SOURCE DATA →
* START *

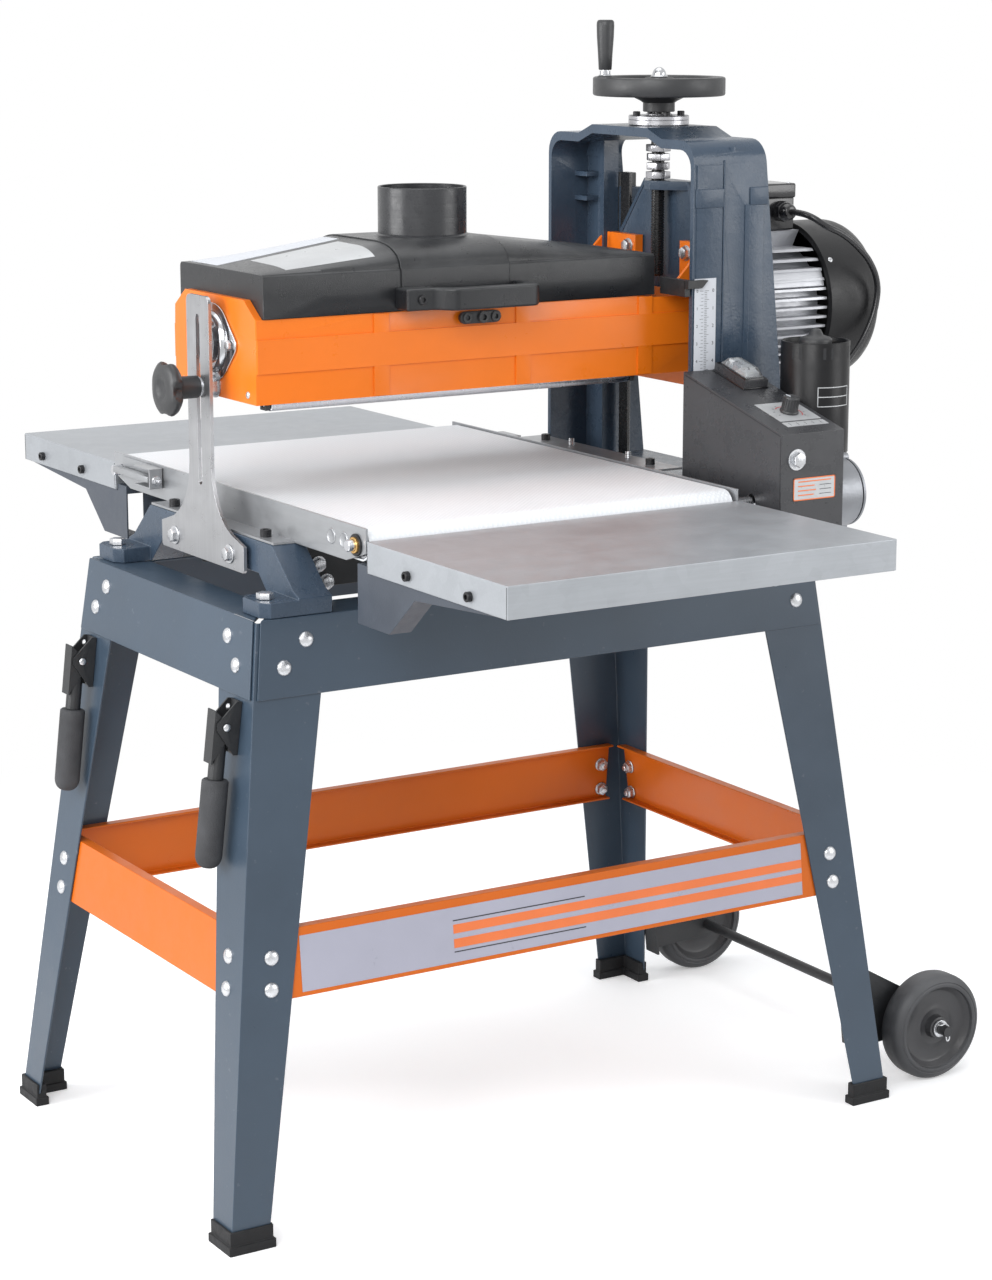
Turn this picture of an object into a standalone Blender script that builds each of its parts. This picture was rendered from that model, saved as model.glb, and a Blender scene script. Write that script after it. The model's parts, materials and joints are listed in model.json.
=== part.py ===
"""Open-ended drum sander on a sheet-metal stand, as separate solid pieces.

Metres, +Z up. The drum axis runs along X, with the motor and column at the +X end, and
stock is fed along +Y. Places below are measured from the middle of the stand on the floor.
"""
from math import atan, cos, hypot, pi, radians, sin, sqrt

import bmesh
import bpy
from mathutils import Matrix, Vector

# Place of the stand's middle, which puts the whole machine's box around the origin
STAND_X = -0.07725

# Room between two pieces that touch
GAP = 0.0003
SHEET = 0.0025

# Stand
STAND_TOP = 0.6633
STAND_HALF = Vector((0.3645, 0.2118))
LEG_TOP = Vector((0.3620, 0.2093))
LEG_FOOT = Vector((0.4385, 0.2775))
LEG_BOTTOM = 0.012
LEG_WIDTH_TOP = 0.086
LEG_WIDTH_FOOT = 0.045
RAIL_DEPTH = 0.083
RAIL_FLANGE = Vector((0.052, 0.060))
BRACE_BOTTOM = 0.260
BRACE_TOP = 0.335
FOOT_OUTSIDE = Vector((0.4427, 0.2814))
FOOT_ARM = Vector((0.0553, 0.0520))

# Wheel set behind the +X legs
WHEEL_CENTRE = Vector((0.531, 0.0, 0.0668))
WHEEL_RADIUS = 0.0662
WHEEL_FACE = 0.266
WHEEL_WIDTH = 0.038
AXLE_RADIUS = 0.0065

# Folding lift handles on the -X legs
LIFT_PIVOT = Vector((-0.3920, 0.1835, 0.5505))

# Conveyor bed and tables
BELT_LEFT = -0.2785
BELT_RIGHT = 0.1795
BELT_TOP = 0.766
BELT_THICK = 0.002
ROLLER_Y = 0.285
ROLLER_Z = 0.7485
ROLLER_RADIUS = 0.0152
SHAFT_RADIUS = 0.006
RAIL_TOP = 0.768
RAIL_BOTTOM = 0.729
TABLE_LEFT = -0.2837
TABLE_RIGHT = 0.1867
TABLE_INNER = 0.3048
TABLE_OUTER = 0.5770
TABLE_TOP = 0.755
TABLE_FLANGE = 0.0332

# Base castings
CASTING_BOTTOM = STAND_TOP + GAP
BEAM_TOP = 0.7125
BEAM_HALF = 0.100
COLUMN_FRONT = 0.228
COLUMN_HALF = 0.151
COLUMN_WALL = 0.006
COLUMN_TOP = 1.148
COLUMN_SHOULDER = 1.137
SCREW_X = 0.284

# Sanding head
DRUM_Z = 0.932
DRUM_RADIUS = 0.0655
DRUM_LEFT = -0.2525
DRUM_RIGHT = 0.1525
HEAD_LEFT = -0.300
HEAD_RIGHT = 0.2117
COVER_LEFT = -0.2915
HEAD_HALF = 0.100
HEAD_BOTTOM = 0.8706
HEAD_TOP = 0.9615
FLANGE_X = 0.284
FLANGE_THICK = 0.0105
COVER_EDGE = 1.0078
COVER_CROWN = 1.0335
SADDLE_LEFT = -0.124
SADDLE_RIGHT = 0.0165
PORT_X = -0.0376
PORT_RADIUS = 0.050
PORT_TOP = 1.0885
PRESS_Y = 0.0845
PRESS_Z = 0.870
PRESS_RADIUS = 0.008

# Main motor
MOTOR_LEFT = 0.3745
MOTOR_RIGHT = 0.4700
MOTOR_RADIUS = 0.0885
COWL_RIGHT = 0.555
COWL_RADIUS = 0.0965

# Feed drive and controls
FEED_MOTOR = Vector((0.3430, -0.232))
FEED_MOTOR_RADIUS = 0.0393
BOX_LEFT = 0.2165
BOX_RIGHT = 0.302
BOX_BACK = -0.1525
BOX_FRONT = -0.340
BOX_BACK_TOP = 0.8785
BOX_FRONT_TOP = 0.8295
BOX_BOTTOM = 0.700
BOX_SLOPE = atan((BOX_BACK_TOP - BOX_FRONT_TOP) / (BOX_BACK - BOX_FRONT))
SWITCH = Vector((0.272, -0.186))
KNOB = Vector((0.2675, -0.284))

for old in list(bpy.data.objects):
    bpy.data.objects.remove(old, do_unlink=True)

machine = bpy.data.objects.new("machine", None)
machine.location = (STAND_X, 0.0, 0.0)
bpy.context.scene.collection.objects.link(machine)


# ---------------------------------------------------------------- helpers

def paint(name, colour, roughness, metallic=0.0):
    """A plain Principled material."""
    material = bpy.data.materials.new(name)
    material.use_nodes = True
    shader = material.node_tree.nodes["Principled BSDF"]
    shader.inputs["Base Color"].default_value = (*colour, 1.0)
    shader.inputs["Roughness"].default_value = roughness
    shader.inputs["Metallic"].default_value = metallic
    return material


def finish(name, bm, material, origin=(0.0, 0.0, 0.0), smooth=True):
    """Make the named object from a mesh drawn in place, with its origin where it turns."""
    bmesh.ops.remove_doubles(bm, verts=bm.verts, dist=1e-6)
    bmesh.ops.recalc_face_normals(bm, faces=bm.faces)
    bmesh.ops.translate(bm, verts=bm.verts, vec=-Vector(origin))
    mesh = bpy.data.meshes.new(name)
    bm.to_mesh(mesh)
    bm.free()
    mesh.materials.append(material)
    if smooth:
        mesh.shade_smooth()
        mesh.set_sharp_from_angle(angle=radians(30.0))
    piece = bpy.data.objects.new(name, mesh)
    bpy.context.scene.collection.objects.link(piece)
    piece.parent = machine
    piece.location = origin
    return piece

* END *

DIRECTIONS → Give every line of the material again, exactly as it reads.

OUTPUT OF THE TASK →
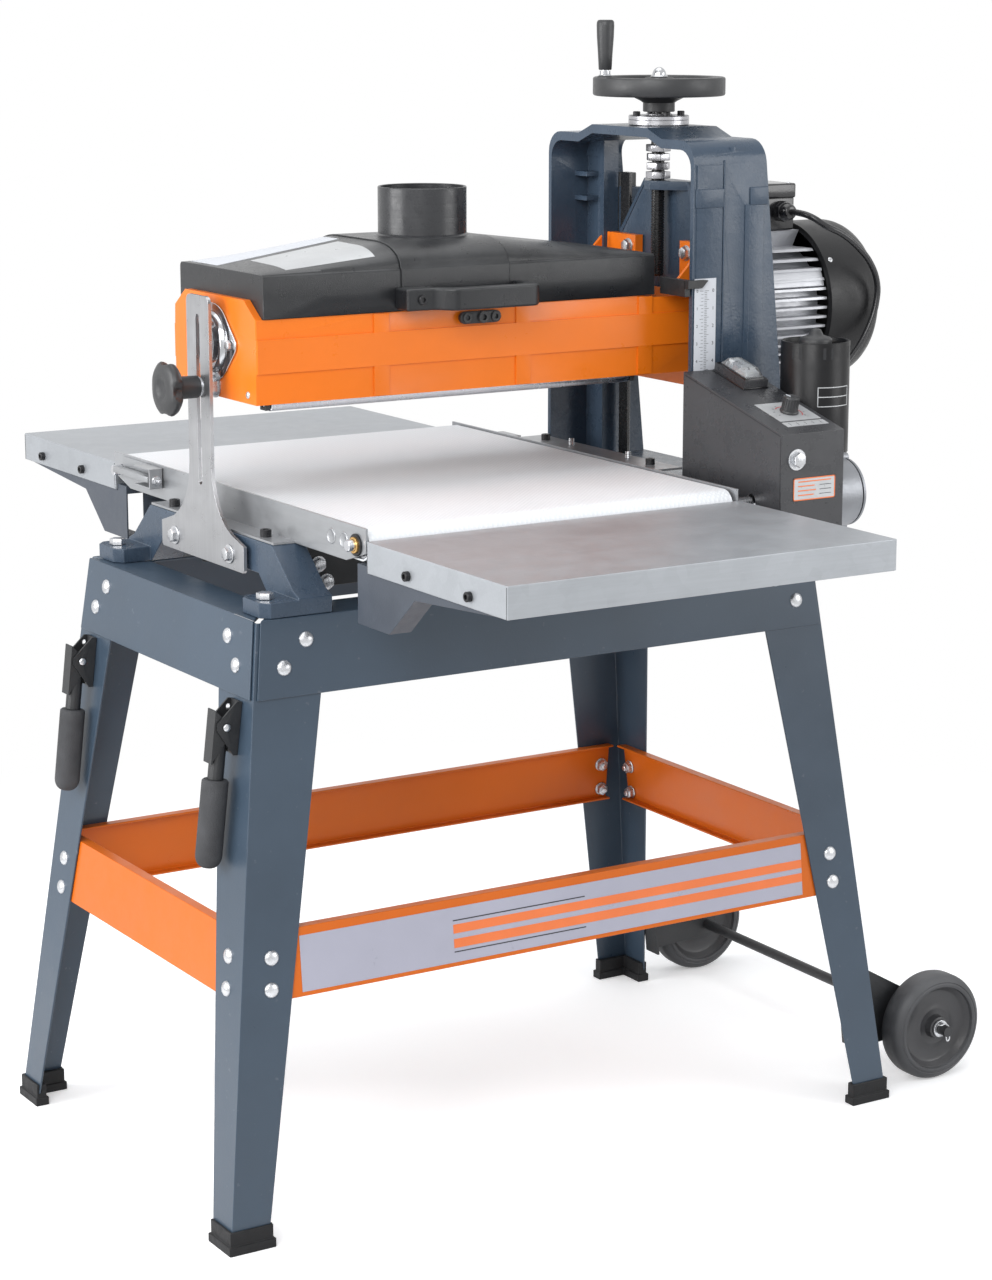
Turn this picture of an object into a standalone Blender script that builds each of its parts. This picture was rendered from that model, saved as model.glb, and a Blender scene script. Write that script after it. The model's parts, materials and joints are listed in model.json.
=== part.py ===
"""Open-ended drum sander on a sheet-metal stand, as separate solid pieces.

Metres, +Z up. The drum axis runs along X, with the motor and column at the +X end, and
stock is fed along +Y. Places below are measured from the middle of the stand on the floor.
"""
from math import atan, cos, hypot, pi, radians, sin, sqrt

import bmesh
import bpy
from mathutils import Matrix, Vector

# Place of the stand's middle, which puts the whole machine's box around the origin
STAND_X = -0.07725

# Room between two pieces that touch
GAP = 0.0003
SHEET = 0.0025

# Stand
STAND_TOP = 0.6633
STAND_HALF = Vector((0.3645, 0.2118))
LEG_TOP = Vector((0.3620, 0.2093))
LEG_FOOT = Vector((0.4385, 0.2775))
LEG_BOTTOM = 0.012
LEG_WIDTH_TOP = 0.086
LEG_WIDTH_FOOT = 0.045
RAIL_DEPTH = 0.083
RAIL_FLANGE = Vector((0.052, 0.060))
BRACE_BOTTOM = 0.260
BRACE_TOP = 0.335
FOOT_OUTSIDE = Vector((0.4427, 0.2814))
FOOT_ARM = Vector((0.0553, 0.0520))

# Wheel set behind the +X legs
WHEEL_CENTRE = Vector((0.531, 0.0, 0.0668))
WHEEL_RADIUS = 0.0662
WHEEL_FACE = 0.266
WHEEL_WIDTH = 0.038
AXLE_RADIUS = 0.0065

# Folding lift handles on the -X legs
LIFT_PIVOT = Vector((-0.3920, 0.1835, 0.5505))

# Conveyor bed and tables
BELT_LEFT = -0.2785
BELT_RIGHT = 0.1795
BELT_TOP = 0.766
BELT_THICK = 0.002
ROLLER_Y = 0.285
ROLLER_Z = 0.7485
ROLLER_RADIUS = 0.0152
SHAFT_RADIUS = 0.006
RAIL_TOP = 0.768
RAIL_BOTTOM = 0.729
TABLE_LEFT = -0.2837
TABLE_RIGHT = 0.1867
TABLE_INNER = 0.3048
TABLE_OUTER = 0.5770
TABLE_TOP = 0.755
TABLE_FLANGE = 0.0332

# Base castings
CASTING_BOTTOM = STAND_TOP + GAP
BEAM_TOP = 0.7125
BEAM_HALF = 0.100
COLUMN_FRONT = 0.228
COLUMN_HALF = 0.151
COLUMN_WALL = 0.006
COLUMN_TOP = 1.148
COLUMN_SHOULDER = 1.137
SCREW_X = 0.284

# Sanding head
DRUM_Z = 0.932
DRUM_RADIUS = 0.0655
DRUM_LEFT = -0.2525
DRUM_RIGHT = 0.1525
HEAD_LEFT = -0.300
HEAD_RIGHT = 0.2117
COVER_LEFT = -0.2915
HEAD_HALF = 0.100
HEAD_BOTTOM = 0.8706
HEAD_TOP = 0.9615
FLANGE_X = 0.284
FLANGE_THICK = 0.0105
COVER_EDGE = 1.0078
COVER_CROWN = 1.0335
SADDLE_LEFT = -0.124
SADDLE_RIGHT = 0.0165
PORT_X = -0.0376
PORT_RADIUS = 0.050
PORT_TOP = 1.0885
PRESS_Y = 0.0845
PRESS_Z = 0.870
PRESS_RADIUS = 0.008

# Main motor
MOTOR_LEFT = 0.3745
MOTOR_RIGHT = 0.4700
MOTOR_RADIUS = 0.0885
COWL_RIGHT = 0.555
COWL_RADIUS = 0.0965

# Feed drive and controls
FEED_MOTOR = Vector((0.3430, -0.232))
FEED_MOTOR_RADIUS = 0.0393
BOX_LEFT = 0.2165
BOX_RIGHT = 0.302
BOX_BACK = -0.1525
BOX_FRONT = -0.340
BOX_BACK_TOP = 0.8785
BOX_FRONT_TOP = 0.8295
BOX_BOTTOM = 0.700
BOX_SLOPE = atan((BOX_BACK_TOP - BOX_FRONT_TOP) / (BOX_BACK - BOX_FRONT))
SWITCH = Vector((0.272, -0.186))
KNOB = Vector((0.2675, -0.284))

for old in list(bpy.data.objects):
    bpy.data.objects.remove(old, do_unlink=True)

machine = bpy.data.objects.new("machine", None)
machine.location = (STAND_X, 0.0, 0.0)
bpy.context.scene.collection.objects.link(machine)


# ---------------------------------------------------------------- helpers

def paint(name, colour, roughness, metallic=0.0):
    """A plain Principled material."""
    material = bpy.data.materials.new(name)
    material.use_nodes = True
    shader = material.node_tree.nodes["Principled BSDF"]
    shader.inputs["Base Color"].default_value = (*colour, 1.0)
    shader.inputs["Roughness"].default_value = roughness
    shader.inputs["Metallic"].default_value = metallic
    return material


def finish(name, bm, material, origin=(0.0, 0.0, 0.0), smooth=True):
    """Make the named object from a mesh drawn in place, with its origin where it turns."""
    bmesh.ops.remove_doubles(bm, verts=bm.verts, dist=1e-6)
    bmesh.ops.recalc_face_normals(bm, faces=bm.faces)
    bmesh.ops.translate(bm, verts=bm.verts, vec=-Vector(origin))
    mesh = bpy.data.meshes.new(name)
    bm.to_mesh(mesh)
    bm.free()
    mesh.materials.append(material)
    if smooth:
        mesh.shade_smooth()
        mesh.set_sharp_from_angle(angle=radians(30.0))
    piece = bpy.data.objects.new(name, mesh)
    bpy.context.scene.collection.objects.link(piece)
    piece.parent = machine
    piece.location = origin
    return piece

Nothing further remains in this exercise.